Gli attacchi – Con lo scoppio della seconda guerra mondiale la Graf Spee è in missione nell’atlantico meridionale e riceve l’ordine di affondare le navi alleate

La fine – Danneggiata in battaglia, cerca rifugio nel porto di Montevideo. Il 17 dicembre 1939 il capitan decide di affondare la nave per non consegnarla ai nemici

Una regina dei mari – Dopo la prima guerra mondiale la Germania aveva il divieto di costruire navi da guerra troppo pesanti.
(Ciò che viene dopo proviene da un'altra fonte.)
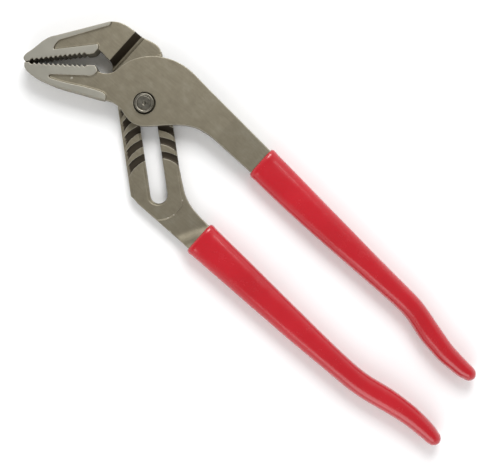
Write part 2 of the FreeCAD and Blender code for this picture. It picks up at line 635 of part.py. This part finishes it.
pieces = [slotted, pivoted, bolt, nut, upper_grip, lower_grip]
for item in doc.Objects:
    if "Invalid" in item.State or "Error" in item.State:
        raise ValueError(f"{item.Name} failed: {item.State}")
for piece in pieces:
    if piece.Shape.isNull() or not piece.Shape.isValid() or len(piece.Shape.Solids) != 1:
        raise ValueError(f"{piece.Label} is not one valid solid")
os.makedirs("parts", exist_ok=True)
for piece in pieces:
    piece.Shape.exportStep(f"parts/{piece.Label}.step")
    box = piece.Shape.BoundBox
    print(f"{piece.Label}: {volume(piece.Shape) / 1000:.2f} cm3, x {box.XMin:.1f}..{box.XMax:.1f}, "
          f"y {box.YMin:.1f}..{box.YMax:.1f}, z {box.ZMin:.2f}..{box.ZMax:.2f}")
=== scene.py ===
import json
import math

import bpy
import numpy as np
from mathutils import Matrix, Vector, noise
from mathutils.bvhtree import BVHTree


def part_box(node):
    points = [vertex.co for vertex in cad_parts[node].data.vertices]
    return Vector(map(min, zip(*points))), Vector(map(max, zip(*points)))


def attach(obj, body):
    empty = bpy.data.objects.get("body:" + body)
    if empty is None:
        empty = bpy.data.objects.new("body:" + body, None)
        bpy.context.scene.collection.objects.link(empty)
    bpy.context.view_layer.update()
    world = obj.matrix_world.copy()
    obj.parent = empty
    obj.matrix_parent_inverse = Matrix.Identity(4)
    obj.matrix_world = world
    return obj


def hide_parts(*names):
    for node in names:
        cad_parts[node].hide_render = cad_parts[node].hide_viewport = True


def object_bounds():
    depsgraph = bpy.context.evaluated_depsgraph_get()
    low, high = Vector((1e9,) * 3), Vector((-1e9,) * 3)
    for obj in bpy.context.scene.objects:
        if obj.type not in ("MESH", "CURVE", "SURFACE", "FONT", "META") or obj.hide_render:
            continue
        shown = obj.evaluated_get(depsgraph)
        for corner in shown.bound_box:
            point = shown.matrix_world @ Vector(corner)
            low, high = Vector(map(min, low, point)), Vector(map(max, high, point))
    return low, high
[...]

Nacque così la Graf Spee, con motori diesel che garantivano velocità, pur mantenendo una notevole potenza di fuoco. La nave era stata costruita con tecnologie d’avanguardia secondo il motto: “più veloce dei nemici più potenti e più potente di quelli più veloci”.

Il libro –  La fuga del Führer - Adolf Hitler non si sarebbe suicidato il 30 aprile 1945 nel suo bunker di Berlino, ma avrebbe cercato rifugio in Argentina. A proporre l’ennesima ipotesi sulla fine del Führer è il giornalista Abel Basti nel suo nuovo libro “Hitler in Argentina”. L’autore assicura di avere le prove che la fuga sia avvenuta con tre sottomarini arrivati fino in Patagonia.